Sharp also worked onboard the USS GW during RCOH and complained about it, but the report said that he would “just make the best of it.” Sharp also “did not appear to have a mentor.” The report determined that Sharp died following a verbal and physical altercation with his wife that later involved the police. At some point after Sharp was found dead after the use of a firearm. 

Unlike Sharp and Mitchell-Sandor, Huffman received mental health support as opposed to the other two aforementioned individuals. As a result of her mental health, she did not remain working entirely aboard the USS GW. She had been seeing a civilian mental health counselor and had been prescribed many different medications and diagnoses throughout this span of time.
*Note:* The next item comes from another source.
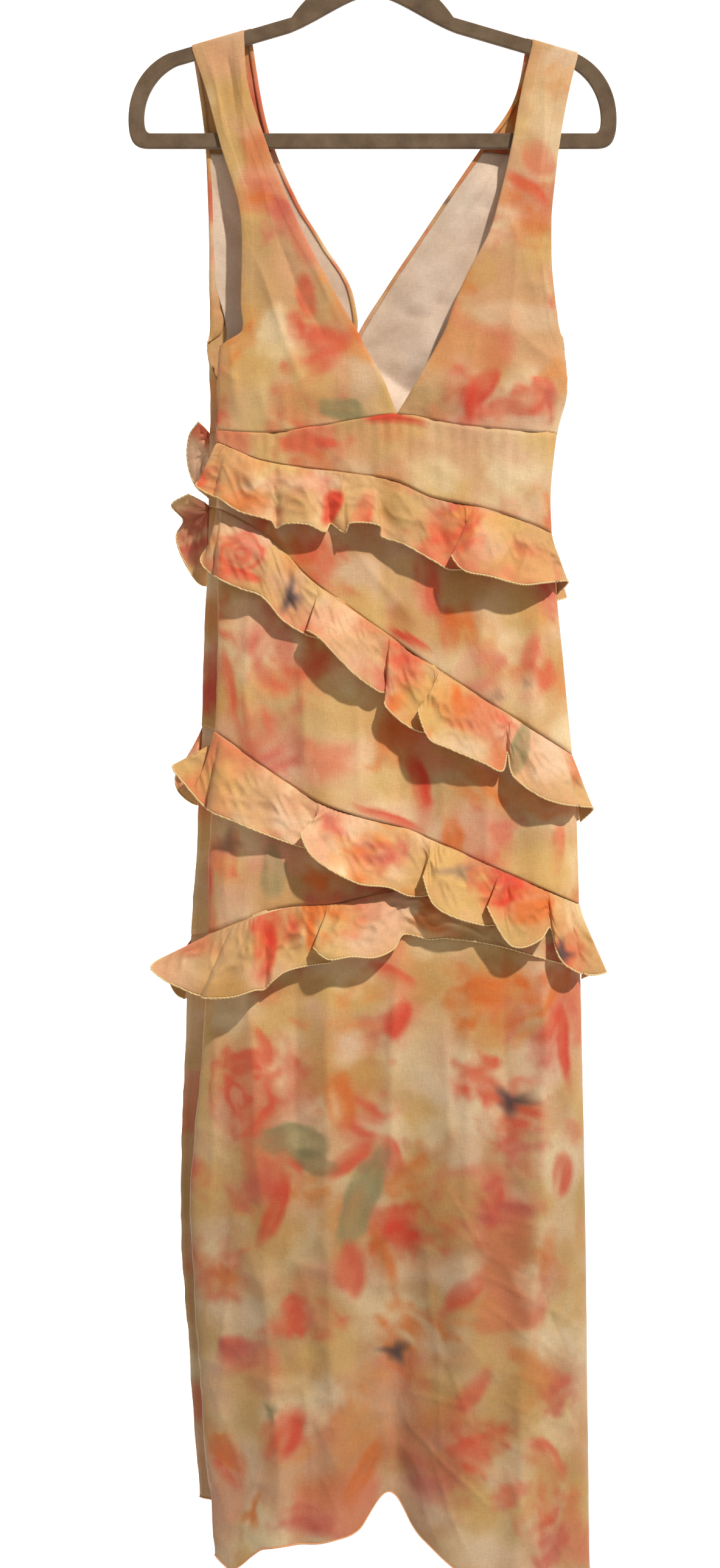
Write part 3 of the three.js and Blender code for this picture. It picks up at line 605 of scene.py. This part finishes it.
def overlock_thread(name):
    """Glossy polyester overlocking thread wound round a rolled edge: fine slanting turns."""
    m = material(name)
    at = [("Vector", (add(m, "TexCoord"), "Object"))]
    # the turns lie about 1.2 mm apart: drawn four times as coarse, so that they show
    banded = dict(Distortion=2.5, Detail=1, bands_direction="DIAGONAL")
    turns = add(m, "TexWave", at, Scale=1 / (5 * MM), **banded)
    gold = ((0.1, "#CDA766"), (0.55, "#E6C98C"), (0.95, "#F1DCAA"))
    colour = add(m, "ValToRGB", [("Fac", (turns, "Fac"))], stops=gold)
    bump = add(m, "Bump", [("Height", (turns, "Fac"))], Strength=0.5, Distance=0.3 * MM)
    links = [("Base Color", (colour, "Color")), ("Normal", (bump, "Normal"))]
    return finish_material(m, add(m, "BsdfPrincipled", links, Roughness=0.5, Sheen_Weight=0.15))


def velvet_flock(name):
    """Short nylon flock on a moulded plastic frame: dull and dark face on, paler where the pile catches light."""
    m = material(name)
    at = [("Vector", (add(m, "TexCoord"), "Object"))]
    pile = add(m, "TexNoise", at, Scale=1 / (0.9 * MM), Detail=4, Roughness=0.7)
    rub = add(m, "TexNoise", at, Scale=1 / (17 * MM), Detail=3)
    both = add(m, "Math", [(0, (pile, "Fac")), (1, (rub, "Fac"))], operation="ADD")
    half = add(m, "Math", [(0, (both, "Value"))], operation="MULTIPLY", i1=0.5)
    taupe = ((0.3, "#5C4C40"), (0.5, "#75634F"), (0.72, "#8B7865"))
    colour = add(m, "ValToRGB", [("Fac", (half, "Value"))], stops=taupe)
    bump = add(m, "Bump", [("Height", (pile, "Fac"))], Strength=0.5, Distance=0.4 * MM)
    links = [("Base Color", (colour, "Color")), ("Normal", (bump, "Normal"))]
    sheen = dict(Sheen_Weight=0.5, Sheen_Roughness=0.4)
    return finish_material(m, add(m, "BsdfPrincipled", links, Roughness=0.95, Specular_IOR_Level=0.15, **sheen))


def plated_wire(name):
    """Chrome-plated steel wire: bright, with faint drawing lines and small smudges."""
    m = material(name)
    at = [("Vector", (add(m, "TexCoord"), "Object"))]
    smudge = add(m, "TexNoise", at, Scale=1 / (6 * MM), Detail=4)
    drawn = add(m, "Mapping", at, Scale=(1 / (0.5 * MM), 1 / (0.5 * MM), 1 / (9 * MM)))
    lines = add(m, "TexNoise", [("Vector", (drawn, "Vector"))], Scale=1, Detail=2)
    colour = add(m, "ValToRGB", [("Fac", (smudge, "Fac"))], stops=((0.3, "#B9B7B3"), (0.7, "#D6D5D2")))
    dull = add(m, "MapRange", [("Value", (smudge, "Fac"))], From_Min=0.3, From_Max=0.7, To_Min=0.12, To_Max=0.3)
    bump = add(m, "Bump", [("Height", (lines, "Fac"))], Strength=0.12, Distance=0.1 * MM)
    links = [("Base Color", (colour, "Color")), ("Roughness", (dull, "Result")), ("Normal", (bump, "Normal"))]
    return finish_material(m, add(m, "BsdfPrincipled", links, Metallic=1))


PRINTED = georgette("printed_georgette")
FLOUNCE_PRINT = georgette("printed_georgette_single", thread=1.0, crinkle=0.25)
LINING = georgette("blush_lining_satin", dye=("#E0C6AE", "#EDDAC8"), thread=1.1, roughness=0.52, crinkle=0.15)
THREAD = overlock_thread("overlock_thread_gold")
STITCH = georgette("sewing_thread_blush", dye=("#B79A84", "#CBB09A"), thread=0.8, roughness=0.6, crinkle=0.4)
FLOCK = velvet_flock("velvet_flock_taupe")
WIRE = plated_wire("plated_steel_wire")


# ---------- meshes ----------
def placed(name, data):
    thing = bpy.data.objects.new(name, data)
    bpy.context.scene.collection.objects.link(thing)
    return thing


def finished(name, points, faces, dye=None, materials=()):
    """A smooth piece of the given points in millimetres, with its dye and materials."""
    mesh = bpy.data.meshes.new(name)
    mesh.from_pydata((np.asarray(points) * MM).tolist(), [], faces if isinstance(faces, list) else faces.tolist())
    mesh.update()
    mesh.shade_smooth()
    if dye is not None:
        colour = mesh.color_attributes.new("dye", "FLOAT_COLOR", "POINT")
        rgba = np.concatenate([to_linear(dye.reshape(-1, 3)), np.ones((len(points), 1))], 1)
        colour.data.foreach_set("color", rgba.ravel().astype(np.float32))
    for made in materials:
        mesh.materials.append(made)
    return placed(name, mesh)


def grid_normals(points, facing):
    """Normals of a grid of points, on the side that facing (a rough direction at each point) names."""
    normal = unit(np.cross(np.gradient(points, axis=0), np.gradient(points, axis=1)))
    flip = np.sign(np.sum(normal * facing, axis=-1, keepdims=True).mean())
    return normal * (flip or 1)


def shell(name, points, normals, thickness, dye, made):
    """A thin closed cloth wall round a grid of middle points."""
    rows, columns = points.shape[:2]
    wall = np.concatenate([points + normals * thickness / 2, points - normals * thickness / 2]).reshape(-1, 3)
    index = np.arange(rows * columns).reshape(rows, columns)
    back = index + rows * columns
    quad = lambda a, b, c, d: np.stack([a, b, c, d], -1).reshape(-1, 4)
    faces = [
        quad(index[:-1, :-1], index[1:, :-1], index[1:, 1:], index[:-1, 1:]),
        quad(back[:-1, :-1], back[:-1, 1:], back[1:, 1:], back[1:, :-1]),
        quad(index[0, :-1], index[0, 1:], back[0, 1:], back[0, :-1]),
        quad(index[-1, 1:], index[-1, :-1], back[-1, :-1], back[-1, 1:]),
        quad(index[1:, 0], index[:-1, 0], back[:-1, 0], back[1:, 0]),
        quad(index[:-1, -1], index[1:, -1], back[1:, -1], back[:-1, -1]),
    ]
    faces = np.concatenate(faces)
    down, over = points[1:, :-1] - points[:-1, :-1], points[:-1, 1:] - points[:-1, :-1]
    if np.sum(np.cross(down, over) * normals[:-1, :-1]) < 0:
        faces = faces[:, ::-1]
    both = None if dye is None else np.concatenate([dye, dye])
    return finished(name, wall, faces, dye=both, materials=[made])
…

According to the report, “In summer 2020, Huffman was admitted to NMCP after a suicide attempt,” but it “was not reported in the Defense Information Service System.” The report said that a missed appointment after a supervisor prevented her from taking time off to see a mental health professional led to the provider dropping her as a patient and that she had reported “having daily thoughts of wanting to end her life.” 

This tragedy not only shows how the people in charge of the officers lacked aforethought and appropriate responses needed for mental health crises but also how stigmas around mental health affect individuals. These people were all under immense stress and needed support, which in some cases, they were said not to have reached out for. 

These tragedies are just that, tragedies. Yet there are things that can be done both proactively and reactively to avoid them. Checking in on loved ones can help prevent suicides and other things from happening. Many people have struggles that may be unapparent, by supporting family and friends, especially those in stressful situations or that have a history of mental health problems, these tragedies can become fewer.